For Saporito, the no-hat-at-the-table rule signifies courtesy and respect.
“That’s the foundation of Canada. It’s these little things that make a big difference. I’ve had parents thank me for that. They were able to sit with their kids for 20 minutes and have a conversation on why the can’t wear a hat instead of looking at the cellphone.”
Saporito’s simplified Italian menu relies on subtle seasonings, natural flavours whether it’s a salad, pasta or the more specialized osso bucco, rabbit or quail dishes.
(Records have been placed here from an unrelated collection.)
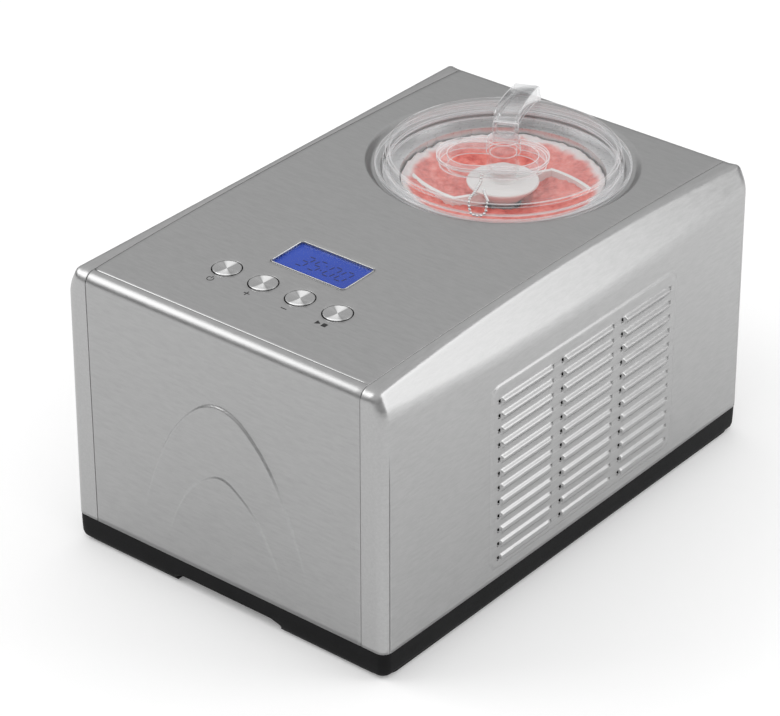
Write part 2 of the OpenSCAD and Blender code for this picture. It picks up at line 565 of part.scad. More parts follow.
module intermediate_axle() color([0.7, 0.7, 0.7]) translate([mid_x, bowl_y, 37.5]) cylinder(r = 2.5, h = 26.4);
module motor_rotor() color([0.75, 0.75, 0.75]) translate([pin_x, bowl_y, 0]) {
  translate([0, 0, 8.4]) cylinder(r = 2.5, h = 40.4);
  difference() {
    translate([0, 0, 42]) rotate([0, 0, 180/pinion_teeth]) gear(pinion_teeth, mod_b, 6.5);
    translate([0, 0, 41]) cylinder(r = 2.5, h = 10);
  }
  difference() {
    translate([0, 0, 13]) cylinder(r = 15, h = 15);
    translate([0, 0, 12]) cylinder(r = 2.5, h = 20);
  }
}
module motor_can() color([0.3, 0.31, 0.33]) translate([pin_x, bowl_y, 0]) difference() {
  union() {
    translate([0, 0, 6]) cylinder(r = 29, h = 29.7);
  }
  translate([0, 0, 9]) cylinder(r = 16, h = 23.5);
  translate([0, 0, 7.9]) cylinder(r = 2.5 + fit, h = 40);
}
module box_outline(t = 0) union() {
  translate([pin_x, bowl_y - 34 + t]) square([-pin_x, 68 - 2*t]);
  translate([0, bowl_y]) circle(r = 34 - t);
  translate([pin_x, bowl_y]) scale(1) circle(r = 34 - t);
}
module gearbox_housing() color([0.15, 0.15, 0.16]) difference() {
  union() {
    translate([0, 0, 36]) linear_extrude(height = 28) box_outline();
  }
  translate([0, 0, 39]) linear_extrude(height = 40) box_outline(2.5);
  translate([0, bowl_y, 30]) cylinder(r = 8.6, h = 40);
  translate([0, bowl_y, 39]) cylinder(r = 12, h = 3.1);
  translate([pin_x, bowl_y, 30]) cylinder(r = 5, h = 12);
  translate([mid_x, bowl_y, 30]) cylinder(r = 2.6, h = 12);
}
module gearbox_cover() color([0.18, 0.18, 0.19]) difference() {
  translate([0, 0, 64]) linear_extrude(height = 2.6) box_outline();
  translate([0, bowl_y, 60]) cylinder(r = 8, h = 12);
  translate([mid_x, bowl_y, 60]) cylinder(r = 2.6, h = 12);
}

// ---------- refrigeration ----------

cx = -60; cy = -115;
module compressor() color([0.08, 0.08, 0.09]) {
  translate([cx, cy, 0]) {
    rotate_extrude($fn = 72) polygon(concat([[0, 20], [40, 20], [47, 24], [51, 32], [52, 42], [52, 74], [53.5, 74], [53.5, 78], [52, 78]],
      [for (a = [0:10:90]) [4 + 48*cos(a), 112 + 36*sin(a)]], [[0, 148]]));
    difference() {
      translate([-53, -53, 14]) cube([106, 106, 3]);
      for (x = [-44, 44], y = [-44, 44]) translate([x, y, 0]) cylinder(r = 8.3, h = 30);
      translate([-30, -60, 10]) cube([60, 22, 10]);
      translate([-30, 38, 10]) cube([60, 22, 10]);
    }
    translate([0, 0, 16.9]) cylinder(r = 34, h = 4);
    // terminal box with start relay
    translate([36, -20, 60]) cube([34, 40, 44]);
  }
}
module compressor_grommets() color([0.1, 0.1, 0.1]) for (x = [-44, 44], y = [-44, 44]) translate([cx + x, cy + y, 0]) difference() {
  union() {
    translate([0, 0, 9.1]) cylinder(r = 11, h = 4.6);
    translate([0, 0, 9.1]) cylinder(r = 8, h = 10.5);
    translate([0, 0, 17.3]) cylinder(r = 11, h = 3);
  }
  translate([0, 0, 5]) cylinder(r = 3.3, h = 30);
}
module compressor_bolts() color([0.6, 0.6, 0.6]) for (x = [-44, 44], y = [-44, 44]) translate([cx + x, cy + y, 0]) {
  translate([0, 0, 9.1]) cylinder(r = 3, h = 15);
  translate([0, 0, 20.5]) cylinder(r = 5.6, h = 3, $fn = 6);
}
qx = 107; qy = -120; qw = 24; ql = 138; qz = 32; qh = 136;
module condenser() color([0.74, 0.75, 0.76]) {
  for (i = [0:22]) translate([qx, qy + 2 + i*(ql - 5.2)/22, qz]) cube([qw, 1.2, qh]);
  for (z = [qz + 14, qz + 50, qz + 86, qz + 122], x = [qx + 7, qx + 17])
    translate([x, qy - 6, z]) rotate([-90, 0, 0]) cylinder(r = 3.5, h = ql + 12);
  for (y = [qy, qy + ql - 1.6]) translate([qx - 2, y, qz - 4]) cube([qw + 4, 1.6, qh + 8]);
}
fx = 79; fcy = -51; fcz = 99;
module fan_frame() color([0.07, 0.07, 0.075]) difference() {
  translate([fx, fcy - 48, fcz - 48]) cube([25, 96, 96]);
  translate([fx - 1, fcy, fcz]) rotate([0, 90, 0]) difference() {
    cylinder(r = 45.5, h = 27);
    // spider that carries the motor
    translate([0, 0, 0]) cylinder(r = 17, h = 4.4);
    for (a = [45:90:315]) rotate([0, 0, a]) translate([0, -2.4, 0]) cube([50, 4.8, 4.4]);
  }
  for (y = [-42, 42], z = [-42, 42]) translate([fx - 1, fcy + y, fcz + z]) rotate([0, 90, 0]) cylinder(r = 2.2, h = 27);
}
module fan_motor() color([0.15, 0.15, 0.16]) translate([fx + 4.5, fcy, fcz]) rotate([0, 90, 0]) difference() {
  union() {
    cylinder(r = 15, h = 10);
    cylinder(r = 8, h = 12);
  }
  translate([0, 0, 2]) cylinder(r = 1.5 + fit, h = 20);
}
module fan_rotor() color([0.1, 0.1, 0.11]) translate([fx + 4.5, fcy, fcz]) rotate([0, 90, 0]) {
  difference() {
    translate([0, 0, 2.2]) cylinder(r = 18, h = 17);
    translate([0, 0, 1]) cylinder(r = 16, h = 15);
  }
  translate([0, 0, 4]) cylinder(r = 1.5, h = 14);
  for (i = [0:6]) rotate([0, 0, i*360/7]) translate([16.5, 0, 11.2]) rotate([38, 0, 0]) translate([0, -9, -0.8]) cube([26, 18, 1.6]);
}
module filter_drier() color([0.72, 0.43, 0.27]) translate([34, -62, 0]) rotate_extrude($fn = 40) polygon([
  [0, 34], [3, 34], [3, 42], [9, 50], [9, 112], [3, 120], [3, 128], [0, 128]]);
module capillary_tube() color([0.75, 0.46, 0.3]) tube(smooth([[34, -62, 31], [34, -60, 26], [30, -48, 24], [14, -40, 40], [4, -30, 64],
  [0, -24, 80], [3, bowl_y - coil_r - 34, 87], [5.4, bowl_y - coil_r - 28, 87.9]], 4), 1.2, 6);
module discharge_line() color([0.72, 0.43, 0.27]) tube(smooth([[cx + 34.3, cy - 30.3, 130.7], [cx + 40, cy - 35.2, 137], [cx + 66, cy - 48, 150],
  [40, -172, 168], [90, -168, 172], [113, -150, 166], [114, -134, 156], [114, qy - 8.5, qz + 122]], 5), 3, 8);
module liquid_line() color([0.72, 0.43, 0.27]) tube(smooth([[114, qy - 8.5, qz + 14], [112, -140, 42], [96, -146, 36], [66, -128, 60], [46, -96, 120],
  [36, -70, 140], [34, -62, 131]], 5), 2.4, 8);
module suction_line() color([0.72, 0.43, 0.27]) tube(smooth([[5.4, bowl_y - coil_r - 24.6, 201], [-8, bowl_y - coil_r - 34, 199], [-30, -32, 180], [-46, -42, 150],
  [-50, -50, 124], [-50, -59.5, 112]], 5), 4, 8);
module power_board() color([0.12, 0.3, 0.14]) {
  difference() {
    translate([8, -202, 11.4]) cube([68, 62, 1.6]);
    for (x = [14, 70], y = [-196, -146]) translate([x, y, 5]) cylinder(r = 1.8, h = 12);
  }
  translate([14, -186, 12.9]) cube([26, 30, 22]);
  translate([48, -184, 12.9]) cube([12, 16, 18]);
  translate([56, -158, 12.9]) cylinder(r = 6, h = 20);
  for (i = [0:2]) translate([66, -186 + i*10, 12.9]) cylinder(r = 4, h = 12);
}

base_tray();
rubber_feet();
front_panel();
front_bend();
control_panel();
top_panel();
rear_bend();
rear_panel();
lid_recess();
left_side_panel();
right_side_panel();
base_screws();
rear_screws();
cord_gland();
display_bezel();
display_window();
lcd_module();
control_board();
tact_switches();
button_guide();
button_power();
button_plus();
button_minus();
button_start();
evaporator_well();
well_gasket();
evaporator_coil();
foam_jacket();
chassis_bridge();
bowl();
bowl_flange();
bowl_dish();
bowl_hub();
dasher();
lid();
lid_handle();
bead_chain();
drive_shaft();
output_gear();
shaft_bushes();
intermediate_gear();
intermediate_axle();
motor_rotor();
motor_can();
gearbox_housing();
gearbox_cover();
compressor();
compressor_grommets();
compressor_bolts();
condenser();
fan_frame();
fan_motor();
fan_rotor();
filter_drier();
capillary_tube();
discharge_line();
liquid_line();
suction_line();
power_board();
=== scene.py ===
import bpy, bmesh, math, json
import numpy as np
from mathutils import Vector, Matrix, noise
from mathutils.geometry import delaunay_2d_cdt


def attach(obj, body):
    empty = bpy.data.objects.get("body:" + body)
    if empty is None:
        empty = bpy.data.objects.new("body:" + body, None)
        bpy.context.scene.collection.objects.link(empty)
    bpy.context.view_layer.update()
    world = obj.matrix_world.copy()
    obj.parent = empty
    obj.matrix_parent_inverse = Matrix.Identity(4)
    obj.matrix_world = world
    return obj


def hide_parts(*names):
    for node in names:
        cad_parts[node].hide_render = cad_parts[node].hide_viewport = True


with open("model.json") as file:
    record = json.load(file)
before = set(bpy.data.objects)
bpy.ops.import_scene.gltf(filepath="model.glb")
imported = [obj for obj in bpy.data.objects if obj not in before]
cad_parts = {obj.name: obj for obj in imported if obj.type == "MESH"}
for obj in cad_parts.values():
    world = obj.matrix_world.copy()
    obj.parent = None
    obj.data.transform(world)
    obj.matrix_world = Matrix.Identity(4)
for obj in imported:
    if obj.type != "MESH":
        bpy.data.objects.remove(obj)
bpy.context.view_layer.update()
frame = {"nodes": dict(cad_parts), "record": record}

MM = 0.001
scene = bpy.context.scene
AX, AY = 0.0, 99.0            # the bowl's axis, in mm

# ------------------------------------------------------------------ camera
cam_data = bpy.data.cameras.new("camera")
cam_data.sensor_fit, cam_data.sensor_width, cam_data.lens = "HORIZONTAL", 36.0, 150.64
cam_data.clip_start, cam_data.clip_end = 0.05, 50
cam = bpy.data.objects.new("camera", cam_data)
scene.collection.objects.link(cam)
cam.location = (1.2588, -1.5798, 1.2970)
cam.rotation_mode = "QUATERNION"
cam.rotation_quaternion = (Vector((-0.00864, -0.01979, 0.110)) - cam.location).to_track_quat("-Z", "Y")
scene.camera = cam

# ------------------------------------------------------------------ materials
def ntree(name):
    m = bpy.data.materials.new(name)
    m.use_nodes = True
    nt = m.node_tree
    for n in list(nt.nodes):
        nt.nodes.remove(n)
    out = nt.nodes.new("ShaderNodeOutputMaterial")
    bsdf = nt.nodes.new("ShaderNodeBsdfPrincipled")
    nt.links.new(bsdf.outputs[0], out.inputs[0])
    return m, nt, bsdf, out

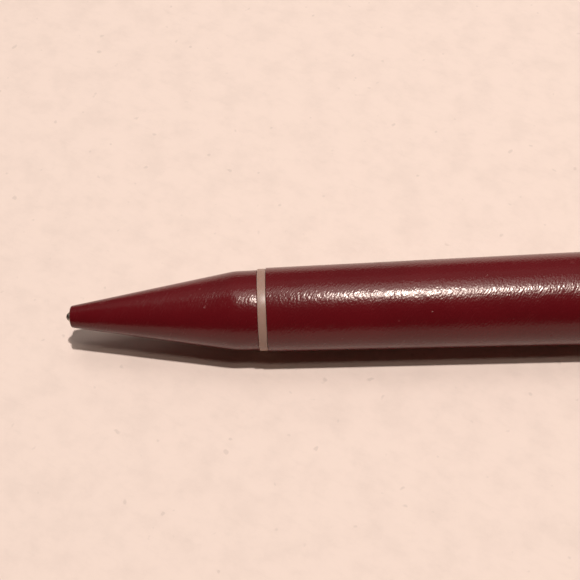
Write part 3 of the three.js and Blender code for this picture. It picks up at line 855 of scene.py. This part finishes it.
def collar_surface():
    """The end collar: a domed ring with a spigot that plugs the barrel, and a lug for the clip with a pocket
    in its front face. The lug is a rounded bar that starts inside its own pocket and turns back over it."""
    shape = bpy.context.scene.pen_shape
    flange, bore, spigot = BARREL_REAR + shape.seam, 3.2, BARREL_BORE - 0.02
    outline = [[123, bore], [COLLAR_FRONT, bore], [COLLAR_FRONT, spigot], [flange, spigot]]
    outline += [[flange, REAR_EDGE], [COLLAR_REAR - 1.5, 5.05], [COLLAR_REAR - 0.35, 4.75]]
    outline += [[COLLAR_REAR, 4.1], [COLLAR_REAR, bore], [123, bore]]
    radii = [0.08, 0.15, 0.05, shape.edge_round, 2.0, 0.6, 0.35, 0.12]
    ring = revolve(fillet(outline, radii, 7)[:-1], shape.sides, close=True)
    front, rear, half, low, top = BARREL_REAR + 0.5, COLLAR_REAR - 0.4, 1.8, 4.3, 8.6
    pocket_end, pocket = TONGUE_END + 0.2, [1.45, 0.65, 0.1]
    stations = [[pocket_end, TONGUE_HEIGHT, *CLOSED], [pocket_end, TONGUE_HEIGHT, 1.35, 0.55, 0.1]]
    pocket_s = [pocket_end - 0.1, *np.linspace(pocket_end - 0.3, front + 0.06, 6)]
    stations += [[s, TONGUE_HEIGHT, *pocket] for s in pocket_s]
    stations += [[front, TONGUE_HEIGHT, 1.5, 0.7, 0.12]]
    stations += rounded_end(front, (low + top) / 2, half, (top - low) / 2, 0.14, 0.16)
    # The rear face leans forward: its top edge is an ellipse from the flat outer face to the back.
    lean = 1.7
    for t in np.linspace(0, 1, 14) ** 0.8:
        drop = lean * (1 - math.sqrt(1 - 0.999 * t**2)) ** 0.9
        s = rear - lean + (lean - 0.02) * t
        middle, tall = (low + top - drop) / 2, (top - low - drop) / 2
        stations.append([s, middle, half - 0.2 * t**6, tall, 0.16 + 0.2 * t])
    end = stations[-1]
    stations += [[rear, end[1], end[2] - 0.12, end[3] - 0.12, 0.2], [rear, end[1], *CLOSED]]
    return joined([ring, loft(stations)])


def clip_surface():
    """The clip: a tongue in the lug's pocket, a flat springy arm that narrows forwards, and a front end that
    bellies down to a pad just clear of the barrel and closes in an ellipse."""
    shape = bpy.context.scene.pen_shape
    top, under, half = 8.2, 6.9, 1.8
    shoulder, belly, pad_s = BARREL_REAR + 0.3, 97.6, CLIP_FRONT + 3.0
    pad_clear = shape.barrel_radius + 0.12
    narrowing, end_drop = 0.2, 0.28
    end_radius = half - narrowing

    def narrow(s):
        return half - narrowing * (shoulder - s) / (shoulder - CLIP_FRONT - end_radius)

    stations = [[TONGUE_END, TONGUE_HEIGHT, *CLOSED], [TONGUE_END, TONGUE_HEIGHT, 1.15, 0.35, 0.08]]
    stations += [[s, TONGUE_HEIGHT, 1.25, 0.44, 0.1] for s in (TONGUE_END - 0.1, shoulder + 0.3, shoulder)]
    middle, tall = (top + under) / 2, (top - under) / 2
    stations += rounded_end(shoulder, middle, half, tall, -0.16, 0.2)
    stations += [[s, middle, narrow(s), tall, 0.2] for s in np.linspace(shoulder - 1, belly + 0.4, 16)]
    for s in np.linspace(belly, pad_s, 22)[:-1]:
        t = (belly - s) / (belly - pad_s)
        low = under - (under - pad_clear) * float(step_up(t, 0.0, 1.0))
        high = top - end_drop * t**2
        stations.append([s, (low + high) / 2, narrow(s), (high - low) / 2, 0.2 + 0.35 * t])
    high = top - end_drop
    for a in np.linspace(0, math.pi / 2, 22):
        s = pad_s - (pad_s - CLIP_FRONT) * math.sin(a)
        middle = (high + pad_clear) / 2 - 0.05 * math.sin(a) ** 2
        tall = max((high - pad_clear) / 2 * math.cos(a) ** 0.9, 0.001)
        from_end = max(CLIP_FRONT + end_radius - s, 0) / end_radius
        wide = max(narrow(s) * math.sqrt(max(1 - from_end**2, 0)), 0.001)
        stations.append([s, middle, wide, tall, 0.55 + 0.4 * math.sin(a)])
    return loft(stations)


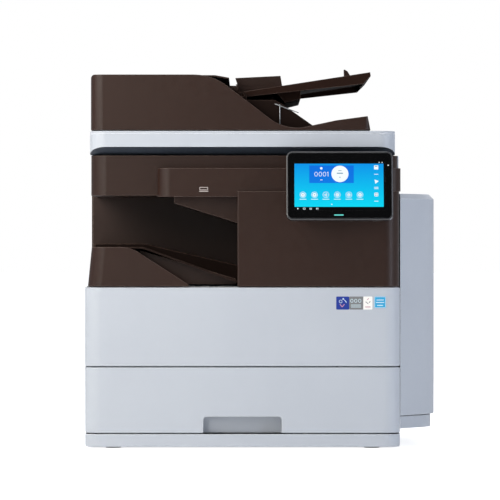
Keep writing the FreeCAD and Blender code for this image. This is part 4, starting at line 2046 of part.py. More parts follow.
os.makedirs("parts", exist_ok=True)
for obj in SUBPARTS:
    obj.Shape.exportStep(os.path.join("parts", obj.Label + ".step"))
    box_of_part = obj.Shape.BoundBox
    print(
        f"{obj.Label}: {len(obj.Shape.Solids)} solids, {obj.Shape.Volume / 1000:.1f} cm3,"
        f" X {box_of_part.XMin:.1f}..{box_of_part.XMax:.1f}"
        f" Y {box_of_part.YMin:.1f}..{box_of_part.YMax:.1f}"
        f" Z {box_of_part.ZMin:.1f}..{box_of_part.ZMax:.1f}"
    )
print(len(SUBPARTS), "nodes")
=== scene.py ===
# %% [markdown]
# # An office photocopier
# The machine's shapes come from a CAD model, which is loaded here as a fixed frame. This script gives
# every surface its finish, adds the pieces that are too fine for the CAD model, such as the picture
# on the touch screen, and sets up the floor, the lights and the camera. All places are in metres.
# Flat shapes are drawn in millimetres, and a matrix brings them to metres as it lays them in place.

# %% Load the frame
import json
import math

import bmesh
import bpy
from mathutils import Matrix, Vector


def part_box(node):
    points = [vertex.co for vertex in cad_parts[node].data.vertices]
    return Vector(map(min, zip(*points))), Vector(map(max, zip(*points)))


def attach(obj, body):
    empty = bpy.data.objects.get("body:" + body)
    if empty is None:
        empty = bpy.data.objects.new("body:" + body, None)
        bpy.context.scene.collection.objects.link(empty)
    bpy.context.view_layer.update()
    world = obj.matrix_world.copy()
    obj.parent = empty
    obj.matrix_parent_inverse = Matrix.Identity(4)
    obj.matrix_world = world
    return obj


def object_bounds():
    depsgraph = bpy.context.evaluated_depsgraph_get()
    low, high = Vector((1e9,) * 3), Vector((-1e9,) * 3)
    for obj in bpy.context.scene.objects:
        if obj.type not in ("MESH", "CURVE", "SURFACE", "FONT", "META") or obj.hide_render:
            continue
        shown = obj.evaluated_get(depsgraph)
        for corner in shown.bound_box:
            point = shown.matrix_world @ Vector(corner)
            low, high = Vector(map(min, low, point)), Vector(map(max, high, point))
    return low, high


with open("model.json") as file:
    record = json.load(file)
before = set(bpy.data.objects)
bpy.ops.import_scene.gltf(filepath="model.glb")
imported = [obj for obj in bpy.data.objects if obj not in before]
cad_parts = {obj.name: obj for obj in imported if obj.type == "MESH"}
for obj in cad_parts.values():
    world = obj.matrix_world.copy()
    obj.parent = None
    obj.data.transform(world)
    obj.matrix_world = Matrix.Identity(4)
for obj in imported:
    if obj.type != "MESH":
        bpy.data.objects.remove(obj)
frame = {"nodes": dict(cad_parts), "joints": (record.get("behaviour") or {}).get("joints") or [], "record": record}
cad_low, cad_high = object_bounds()
nodes = frame["nodes"]
MM = 0.001
print(len(nodes), "CAD nodes,", [round(v, 3) for v in cad_high - cad_low], "m")

# %% [markdown]
# ## Studio
# The camera stands level in front of the machine, a little above half of its height. It stands far
# back with a long lens, as for a catalogue, so upright lines stay upright and the sides hardly show.
# An orthographic camera could stand for the long lens, but then the slight view up under the tray and
# down onto the ledges would be lost.

# %% Camera
SCREEN_AHEAD = 0.0527  # how far the touch screen stands out before the doors
DOORS_FRONT = cad_low.y + SCREEN_AHEAD
CAMERA_DISTANCE = 7.8
CAMERA_X, CAMERA_Z = 0.0134, 0.3555
VIEW_WIDTH = 0.8945  # what the lens takes in, at the doors
SENSOR = 36.0

camera_data = bpy.data.cameras.new("camera")
camera_data.sensor_width = SENSOR
camera_data.lens = SENSOR * CAMERA_DISTANCE / VIEW_WIDTH
camera = bpy.data.objects.new("camera", camera_data)
camera.location = (CAMERA_X, DOORS_FRONT - CAMERA_DISTANCE, CAMERA_Z)
camera.rotation_euler = (math.radians(90), 0, 0)
bpy.context.scene.collection.objects.link(camera)
bpy.context.scene.camera = camera
bpy.context.scene.view_settings.view_transform = "Standard"
print("lens", round(camera_data.lens), "mm")

# %% [markdown]
# Colours are easier to pick as the hex values that a paint chart gives, but Blender's sockets want
# linear light. The values could be typed in as linear numbers, which nobody can read as a colour, so
# one function turns the first into the second.

# %% Colour helper


def linear(hex_value):
    """The linear RGBA of an sRGB hex colour."""
    parts = [int(hex_value[i : i + 2], 16) / 255 for i in (1, 3, 5)]
    return [p / 12.92 if p <= 0.04045 else ((p + 0.055) / 1.055) ** 2.4 for p in parts] + [1.0]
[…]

Building additional value on the restaurant’s established reputation, Danielle, Saporito’s wife, sells Nello’s tomato sauce at the St. Albert Farmers’ Market.
Last year she experimented with the concept, unsure of whether it would fly.
“I canned jars of stuff. Tony wasn’t too sure about it, but on the first day he came with me and helped me set up and then left. At noon, I phoned him, “Tony, we’re sold out. What are we going to do?”
The answer is in the tomato sauce. They are setting up a table for a second year at the St. Albert market, and once the Italian Bakery Mercato opens, Nello’s sauce will line the specialty store’s shelves.
At the interview’s close, Saporito took a few minutes to ponder life in the kitchen.
“I’ve made it my own. I took a recipe and perfected it. It was the same product. I just did it differently.”